Lichtenstein: In Israel, people are very familiar with Aviv and his family, their personalities and vocations, as they are household names. But we aren’t simply exploring Aviv’s personal story as an artist, we are telling his story as a character-driven piece about the relationship with his family and especially with his father and how that affected him and, therefore, dealing with a universal story. And a good story is a good story, no matter where it comes from and what language it is.

Zendaya in HBO drama Euphoria, based on the Israeli series of the same name

Hadas, many Israeli series have been remade overseas. Why do you think Israeli drama generally has made such an impact on international audiences?
Lichtenstein: Israel is both fortunately and unfortunately a small market. I say unfortunately because obviously we don’t have the budgets for most of the things we would love to do, but fortunately because that makes the creative community work even harder on our storytelling. We don’t have the money for the wow factor, so the narrative and characterisation must be top notch.

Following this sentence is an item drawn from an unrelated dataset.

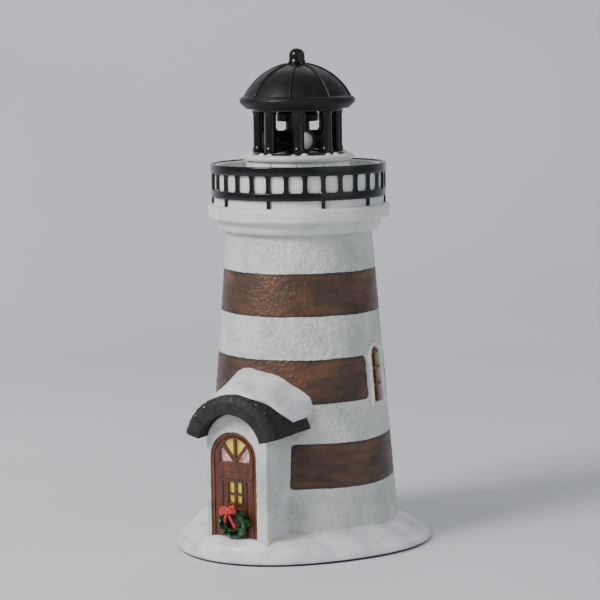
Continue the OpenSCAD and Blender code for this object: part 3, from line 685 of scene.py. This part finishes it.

As viewers watch more series in foreign languages, is there still a market for remakes?
Lichtenstein: Yes, 100%. What’s great about a remake is that the essence of the show stays, but you can localise it and make it more relevant for your audience culturally or demographically. For example, look at Euphoria, which we took to HBO as an Israeli original. The new version has been an incredible headline hit for them.
Then, on the other side, there is Fauda, which we sold as an original first season to Netflix that has done very well for them. There is room for both, plus we’re finding, as a distributor, that there is a secondary market for the original series if the remake has been a hit.

What was it like working with HBO on Euphoria and why do you think the show has been so successful?
Lichtenstein: My experience with HBO and the entire team behind the US version of Euphoria has been great. It’s been an incredible journey to see the show evolve from the original to now three seasons, and Zendaya and the rest of the cast are outstanding.